Characteristics of Different Photodiode Technologies
Learn about the differences between silicon photodiodes and photodiodes made from other semiconductor materials.
In this article, we'll discuss some different types of photodiode technologies and the strengths and disadvantages of the semiconductors used to create them—namely silicon
This is the fourth part of our series in photodiodes, which will prepare you for learning more about the use of photodiodes in light-sensitive circuits and their applications. If you'd like to read the rest, check out the links below.
- If you'd like to learn about the basics, start with the first article, which discusses the physics of light and how pn junctions are used to form diodes.
- The second piece focuses on pn junctions that are sensitive to light.
- The third piece covers photoconductive and photovoltaic diodes.
- The final piece discusses the photodiode equivalent circuit.
The Silicon Photodiode
Silicon is definitely not an exotic semiconductor material, but it makes a fine photodiode. Silicon photodiodes are an excellent choice for many visible-light applications.
This is the primary restriction to keep in mind with silicon: it is sensitive primarily to the wavelengths of visible light. In many systems, such as a light dimmer that responds to ambient light levels, this is exactly what you want. An IR-enhanced silicon photodiode will give you more sensitivity to wavelengths in the near-infrared region, if that’s important in your application.
This plot from Hamamatsu’s Silicon Photodiodes Handbook shows the spectral response for a variety of their silicon photodetector products. QE stands for quantum efficiency.

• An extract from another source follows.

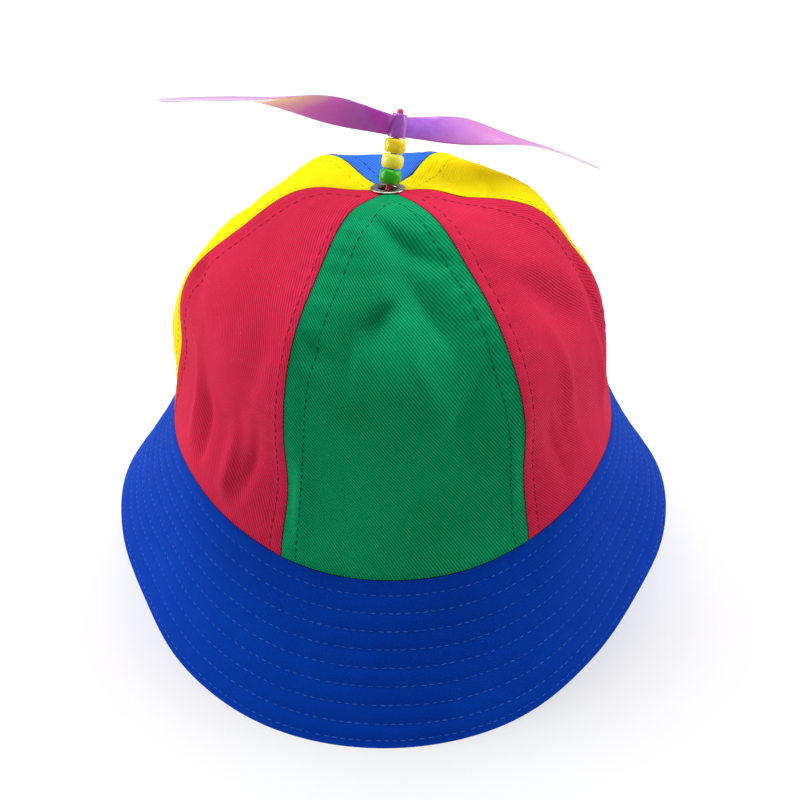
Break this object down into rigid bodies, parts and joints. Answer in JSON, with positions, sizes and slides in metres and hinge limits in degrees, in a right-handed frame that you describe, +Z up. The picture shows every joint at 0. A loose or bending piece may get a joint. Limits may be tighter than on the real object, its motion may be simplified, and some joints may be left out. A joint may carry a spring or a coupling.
{
  "type": "propeller beanie",
  "caption": "Cloth hat with gores in bright colours, a stitched sloping brim, and a translucent propeller that spins on a beaded stem above the crown.",
  "frame": {"origin": "on the surface the brim rests on, under the middle of the brim's outline", "axes": "+Z up, the front of the hat (green gore) faces -Y, +X is the right-hand side of the picture"},
  "size_m": [0.2444, 0.2708, 0.2097],
  "materials": {
    "green_twill": "cotton twill",
    "red_twill": "cotton twill",
    "yellow_twill": "cotton twill",
    "rear_blue_twill": "cotton twill",
    "brim_blue_twill": "stitched cotton twill",
    "eyelet_metal": "dull pressed metal",
    "stem_red": "moulded",
    "bead_green": "moulded",
    "bead_pale_yellow": "moulded",
    "bead_amber": "moulded",
    "propeller_purple": "translucent moulded"
  },
  "bodies": {
    "hat": {"front_panel": "green_twill", "right_front_panel": "red_twill", "right_rear_panel": "yellow_twill", "rear_panel": "rear_blue_twill", "left_rear_panel": "yellow_twill", "left_front_panel": "red_twill", "brim": "brim_blue_twill", "top_eyelet": "eyelet_metal", "stem": "stem_red", "bead_lower": "bead_green", "bead_middle": "bead_pale_yellow", "bead_upper": "bead_amber"},
    "propeller": {"propeller": "propeller_purple"}
  },
  "joints": [
    {"name": "propeller_spin", "type": "hinge", "parent": "hat", "child": "propeller", "pos_m": [0.0022, 0.01452, 0.17977], "axis": [0.157, 0.4788, 0.8638], "continuous": true}
  ]
}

Silicon photodiodes are great general-purpose light detectors. They’re reliable and widely available, their electrical response to illuminance is highly linear, and they have good dark-current and bandwidth performance. In fact, the lowest-dark-current and highest-speed photodiodes sold by Thorlabs are both silicon devices.
Indium Antimonide (InSb)
When I think about photodiodes, the first material that comes to my mind is InSb. It’s much less common than silicon, but it was burned into my engineering consciousness because one of the most important corporate projects I ever worked on was built around an array of InSb photodiodes.

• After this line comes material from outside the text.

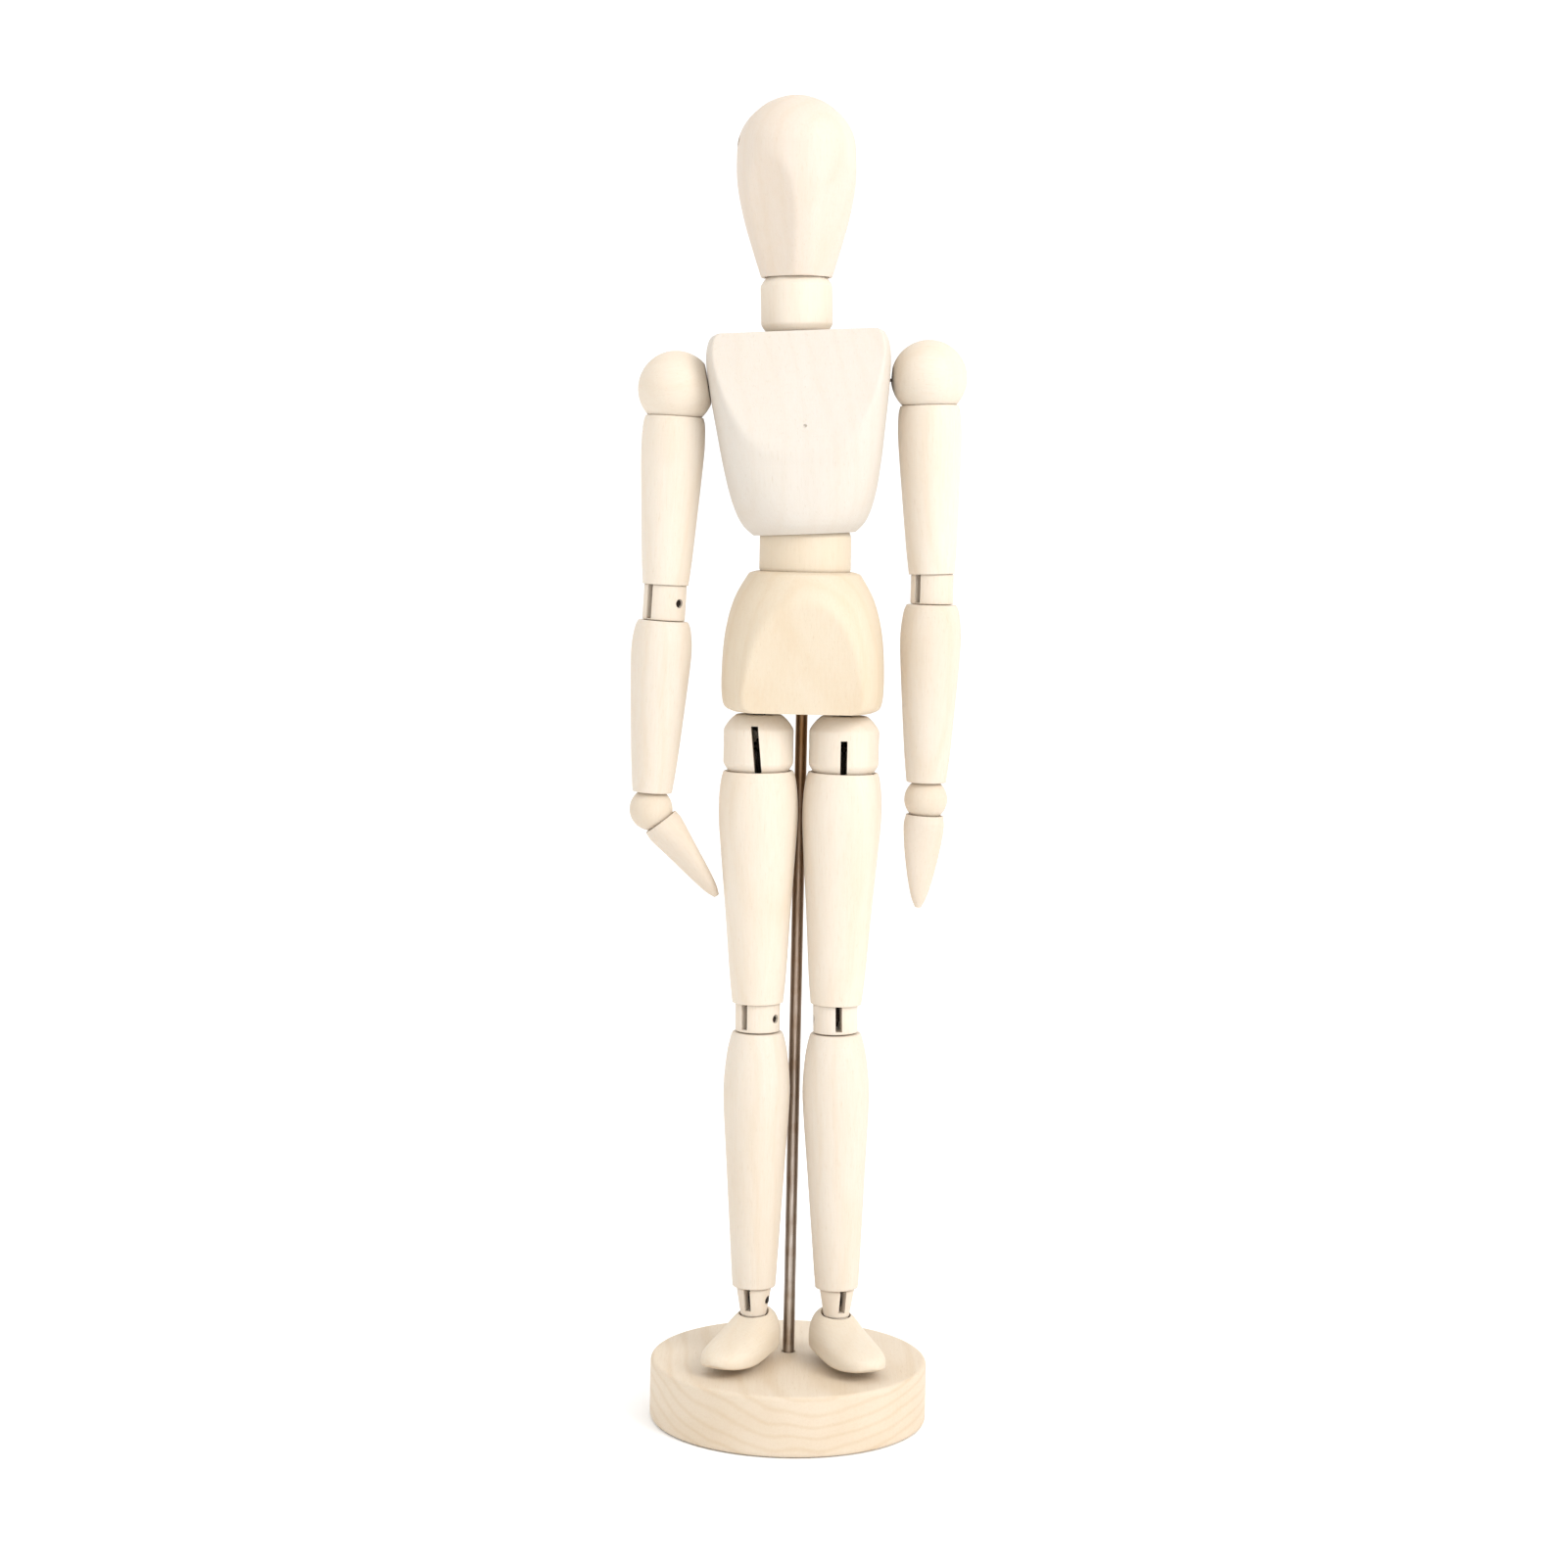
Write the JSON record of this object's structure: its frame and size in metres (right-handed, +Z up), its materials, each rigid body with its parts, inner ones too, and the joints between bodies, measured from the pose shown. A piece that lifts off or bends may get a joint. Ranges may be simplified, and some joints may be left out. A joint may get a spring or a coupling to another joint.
{
  "type": "artist mannequin",
  "caption": "Jointed wooden artist figure with slotted ball and knuckle joints on a thin steel rod in a round wooden base.",
  "frame": {"origin": "centre of the base's underside", "axes": "+Z up along the figure, the figure faces -Y, its left hand is on +X"},
  "size_m": [0.0281, 0.0242, 0.1137],
  "materials": {
    "wood_pale": "smooth sanded pale basswood, no varnish",
    "wood_warm": "smooth sanded basswood, slightly warmer",
    "wood_base": "sanded pale wood with visible grain lines",
    "support_rod": "drawn steel wire, dull",
    "inner_steel": "dark, dull steel"
  },
  "bodies": {
    "stand": {"base": "wood_base"},
    "rod": {"support_rod": "support_rod"},
    "pelvis": {"pelvis": "wood_warm", "torso_pin_lower": "inner_steel", "hip_pivot_left": "inner_steel", "hip_pivot_right": "inner_steel"},
    "waist": {"waist_barrel": "wood_warm"},
    "torso_link": {"torso_spring": "inner_steel"},
    "chest": {"chest": "wood_pale", "torso_pin_upper": "inner_steel", "shoulder_spring": "inner_steel", "neck_pin_lower": "inner_steel"},
    "neck": {"neck_barrel": "wood_pale"},
    "neck_link": {"neck_spring": "inner_steel"},
    "head": {"head": "wood_pale", "neck_pin_upper": "inner_steel"},
    "shoulder_left": {"shoulder_ball_left": "wood_pale", "shoulder_pin_left": "inner_steel"},
    "arm_link_left": {"arm_hook_left": "inner_steel"},
    "upper_arm_left": {"upper_arm_left": "wood_pale", "elbow_tongue_left": "inner_steel"},
    "forearm_left": {"elbow_knuckle_left": "wood_warm", "elbow_pin_left": "inner_steel", "forearm_left": "wood_pale"},
    "wrist_left": {"wrist_ball_left": "wood_warm"},
    "hand_left": {"hand_left": "wood_pale"},
    "shoulder_right": {"shoulder_ball_right": "wood_pale", "shoulder_pin_right": "inner_steel"},
    "arm_link_right": {"arm_hook_right": "inner_steel"},
    "upper_arm_right": {"upper_arm_right": "wood_pale", "elbow_tongue_right": "inner_steel"},
    "forearm_right": {"elbow_knuckle_right": "wood_warm", "elbow_pin_right": "inner_steel", "forearm_right": "wood_pale"},
    "wrist_right": {"wrist_ball_right": "wood_warm"},
    "hand_right": {"hand_right": "wood_pale"},
    "hip_left": {"hip_ball_left": "wood_warm", "hip_pin_left": "inner_steel"},
    "leg_link_left": {"hip_hook_left": "inner_steel"},
    "thigh_left": {"thigh_left": "wood_pale", "knee_tongue_left": "inner_steel"},
    "shin_left": {"knee_knuckle_left": "wood_warm", "knee_pin_left": "inner_steel", "shin_left": "wood_pale", "ankle_tongue_left": "inner_steel"},
    "foot_left": {"ankle_knuckle_left": "wood_warm", "ankle_pin_left": "inner_steel", "foot_left": "wood_pale"},
    "hip_right": {"hip_ball_right": "wood_warm", "hip_pin_right": "inner_steel"},
    "leg_link_right": {"hip_hook_right": "inner_steel"},
    "thigh_right": {"thigh_right": "wood_pale", "knee_tongue_right": "inner_steel"},
    "shin_right": {"knee_knuckle_right": "wood_warm", "knee_pin_right": "inner_steel", "shin_right": "wood_pale", "ankle_tongue_right": "inner_steel"},
    "foot_right": {"ankle_knuckle_right": "wood_warm", "ankle_pin_right": "inner_steel", "foot_right": "wood_pale"}
  },
  "joints": [
    {"name": "stand_push", "type": "slide", "parent": "stand", "child": "rod", "axis": [0, 0, -1], "range_m": [-0.005, 0]},
    {"name": "figure_turn", "type": "hinge", "parent": "rod", "child": "pelvis", "pos_m": [0, 0.0017, 0.05885], "axis": [0, 0, 1], "range_deg": [-90, 90]},
    {"name": "waist_bend", "type": "hinge", "parent": "pelvis", "child": "waist", "pos_m": [0, -0.0007, 0.0754], "axis": [1, 0, 0], "range_deg": [-30, 35]},
    {"name": "waist_lean", "type": "hinge", "parent": "waist", "child": "torso_link", "pos_m": [0, -0.0007, 0.0754], "axis": [0, 1, 0], "range_deg": [-1, 5]},
    {"name": "waist_twist", "type": "hinge", "parent": "torso_link", "child": "chest", "pos_m": [0, -0.0007, 0.0754], "axis": [-0.0558, 0, 0.9984], "range_deg": [-45, 45], "deforming": ["torso_spring"]},
    {"name": "neck_nod", "type": "hinge", "parent": "chest", "child": "neck", "pos_m": [-0.00116, -0.0007, 0.09622], "axis": [0.9984, 0, 0.0558], "range_deg": [-30, 30]},
    {"name": "head_tilt", "type": "hinge", "parent": "neck", "child": "neck_link", "pos_m": [-0.00116, -0.0007, 0.09622], "axis": [0, 1, 0], "range_deg": [-25, 25]},
    {"name": "head_turn", "type": "hinge", "parent": "neck_link", "child": "head", "pos_m": [-0.00116, -0.0007, 0.09622], "axis": [-0.0209, 0, 0.9998], "range_deg": [-80, 80], "deforming": ["neck_spring"]},
    {"name": "shoulder_swing_left", "type": "hinge", "parent": "chest", "child": "shoulder_left", "pos_m": [0.01016, -0.0007, 0.09034], "axis": [-0.9978, 0, 0.0663], "range_deg": [-80, 170]},
    {"name": "shoulder_lift_left", "type": "hinge", "parent": "shoulder_left", "child": "arm_link_left", "pos_m": [0.01016, -0.0007, 0.09034], "axis": [0, -1, 0], "range_deg": [-2.5, 80]},
    {"name": "arm_twist_left", "type": "hinge", "parent": "arm_link_left", "child": "upper_arm_left", "pos_m": [0.01016, -0.0007, 0.09034], "axis": [-0.0384, 0, 0.9993], "range_deg": [-90, 90]},
    {"name": "elbow_bend_left", "type": "hinge", "parent": "upper_arm_left", "child": "forearm_left", "pos_m": [0.01085, -0.0007, 0.0723], "axis": [-0.7071, 0.7071, 0.0037], "range_deg": [-70, 15]},
    {"name": "wrist_turn_left", "type": "hinge", "parent": "forearm_left", "child": "wrist_left", "pos_m": [0.01076, -0.0007, 0.05455], "axis": [0.0052, 0, 1], "range_deg": [-90, 90]},
    {"name": "wrist_bend_left", "type": "hinge", "parent": "wrist_left", "child": "hand_left", "pos_m": [0.01076, -0.0007, 0.05455], "axis": [0, -1, 0], "range_deg": [-22, 40]},
    {"name": "shoulder_swing_right", "type": "hinge", "parent": "chest", "child": "shoulder_right", "pos_m": [-0.01123, -0.0007, 0.08899], "axis": [-0.9842, 0, -0.1771], "range_deg": [-80, 170]},
    {"name": "shoulder_lift_right", "type": "hinge", "parent": "shoulder_right", "child": "arm_link_right", "pos_m": [-0.01123, -0.0007, 0.08899], "axis": [0, 1, 0], "range_deg": [0, 80]},
    {"name": "arm_twist_right", "type": "hinge", "parent": "arm_link_right", "child": "upper_arm_right", "pos_m": [-0.01123, -0.0007, 0.08899], "axis": [-0.0375, 0, -0.9993], "range_deg": [-90, 90]},
    {"name": "elbow_bend_right", "type": "hinge", "parent": "upper_arm_right", "child": "forearm_right", "pos_m": [-0.0119, -0.0007, 0.07096], "axis": [-0.7305, 0.682, 0.0357], "range_deg": [-2, 70]},
    {"name": "wrist_turn_right", "type": "hinge", "parent": "forearm_right", "child": "wrist_right", "pos_m": [-0.01277, -0.0007, 0.05323], "axis": [-0.0488, 0, -0.9988], "range_deg": [-90, 90]},
    {"name": "wrist_bend_right", "type": "hinge", "parent": "wrist_right", "child": "hand_right", "pos_m": [-0.01277, -0.0007, 0.05323], "axis": [0, 1, 0], "range_deg": [-5, 74]},
    {"name": "hip_turn_left", "type": "hinge", "parent": "pelvis", "child": "hip_left", "pos_m": [0.00366, -0.0007, 0.05885], "axis": [0, 0, 1], "range_deg": [-8, 60]},
    {"name": "hip_swing_left", "type": "hinge", "parent": "hip_left", "child": "leg_link_left", "pos_m": [0.00366, -0.0007, 0.05885], "axis": [-0.9998, 0.0175, 0], "range_deg": [-8, 80]},
    {"name": "thigh_twist_left", "type": "hinge", "parent": "leg_link_left", "child": "thigh_left", "pos_m": [0.00366, -0.0007, 0.05885], "axis": [0.0093, 0, 1], "range_deg": [-10, 60]},
    {"name": "knee_bend_left", "type": "hinge", "parent": "thigh_left", "child": "shin_left", "pos_m": [0.00344, -0.0007, 0.0354], "axis": [0.9899, 0.1392, 0.0259], "range_deg": [-56, 8]},
    {"name": "ankle_bend_left", "type": "hinge", "parent": "shin_left", "child": "foot_left", "pos_m": [0.00409, -0.0007, 0.01061], "axis": [-0.9272, -0.3746, 0], "range_deg": [-5, 25]},
    {"name": "hip_turn_right", "type": "hinge", "parent": "pelvis", "child": "hip_right", "pos_m": [-0.00366, -0.0007, 0.05885], "axis": [0, 0, -1], "range_deg": [-8, 60]},
    {"name": "hip_swing_right", "type": "hinge", "parent": "hip_right", "child": "leg_link_right", "pos_m": [-0.00366, -0.0007, 0.05885], "axis": [-0.9994, 0.0349, 0], "range_deg": [-2, 80]},
    {"name": "thigh_twist_right", "type": "hinge", "parent": "leg_link_right", "child": "thigh_right", "pos_m": [-0.00366, -0.0007, 0.05885], "axis": [0.0164, 0, -0.9999], "range_deg": [-10, 60]},
    {"name": "knee_bend_right", "type": "hinge", "parent": "thigh_right", "child": "shin_right", "pos_m": [-0.00328, -0.0007, 0.0354], "axis": [0.809, -0.5878, 0.0042], "range_deg": [-56, 1.5]},
    {"name": "ankle_bend_right", "type": "hinge", "parent": "shin_right", "child": "foot_right", "pos_m": [-0.00315, -0.0007, 0.0106], "axis": [-0.9135, 0.4067, 0], "range_deg": [-5, 25]}
  ]
}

InSb is sensitive to short-wavelength and mid-wavelength infrared and offers excellent performance for applications that must detect heat signatures instead of visible light. However, to make the most of InSb, you’ll need to put in some extra effort—namely, cooling the photodiode to cryogenic temperatures. They make things called dewars that house the diode and hold liquid nitrogen. You fill up the dewar with LN2, and then your InSb detector is ready for maximum sensitivity.
Indium Gallium Arsenide (InGaAs) and Germanium (Ge)
InGaAs is widely used as a fast, high-sensitivity infrared detector material. Unlike InSb, it is commonly used at room temperature, and it has a little bit of extra responsivity at shorter wavelengths: InSb extends to about 1 µm, whereas the InGaAs range goes down to about 0.7 µm.
Germanium is similar to InGaAs with regard to spectral response, and it works at room temperature. InGaAs can achieve significantly higher signal-to-noise ratio.
Mercury Cadmium Telluride (HgCdTe)
Mercury cadmium telluride has an important role as a detector for long-wavelength IR applications. The spectral response of InGaAs and InSb taper off at 2–3 µm and 5–6 µm, respectively, whereas HgCdTe extends out to 16 µm. Long-wavelength IR (LWIR) is used for passive thermal detection and imaging.
Like InSb detectors, HgCdTe detectors are cooled to cryogenic temperatures. This is a major inconvenience, and many devices use uncooled microbolometers for LWIR imaging; microbolometers respond directly to thermal energy, in contrast to photodiodes, which respond to the incident photons in electromagnetic radiation. Microbolometers are cheaper, smaller, and more energy efficient; HgCdTe produces higher-quality imagery.
Though silicon is sensitive primarily to visible wavelengths, a silicon photodiode can be optimized for enhanced UV response. These devices are called UV-enhanced silicon photodiodes. That’s one approach to measuring UV light.
You’re probably familiar with silicon carbide (SiC). It’s an increasingly prominent semiconductor material that is associated primarily with high-power MOSFETs, but it turns out that SiC diodes are excellent as UV detectors.
Silicon carbide photodiodes are rugged devices that are naturally sensitive only to UV light in the 200 nm to 400 nm band.
This is the normalized spectral response of a silicon carbide photodiode manufactured by Electro Optical Components.
This limited spectral response means that SiC photodiodes do not require optical filtering in systems that must prevent visible or infrared light from interfering with UV measurements. UV-enhanced silicon photodiodes are just that—enhanced for UV sensitivity. They retain their sensitivity to visible light, and in fact they are much more sensitive to visible light than to UV.
The mathematical relationship between incident light power and generated photocurrent is called responsivity. SiC peak responsivity is rather low compared to the peak responsivity of silicon, but silicon’s peak responsivity isn’t relevant to UV applications because it occurs far from UV wavelengths. The responsivity of SiC is similar to the responsivity of silicon if we look only at the 200–400 nm portion of the spectrum.
Silicon photodiodes provide convenient, high-performance measurement of illuminance in the visible spectrum. Standard materials for infrared detection are indium antimonide (InSb), indium gallium arsenide (InGaAs), germanium (Ge), and mercury cadmium telluride (HgCdTe). For UV applications, UV-enhanced silicon is an option, and silicon carbide is worthy of consideration if you need reliable high-temperature operation or if your detector must ignore visible and infrared light.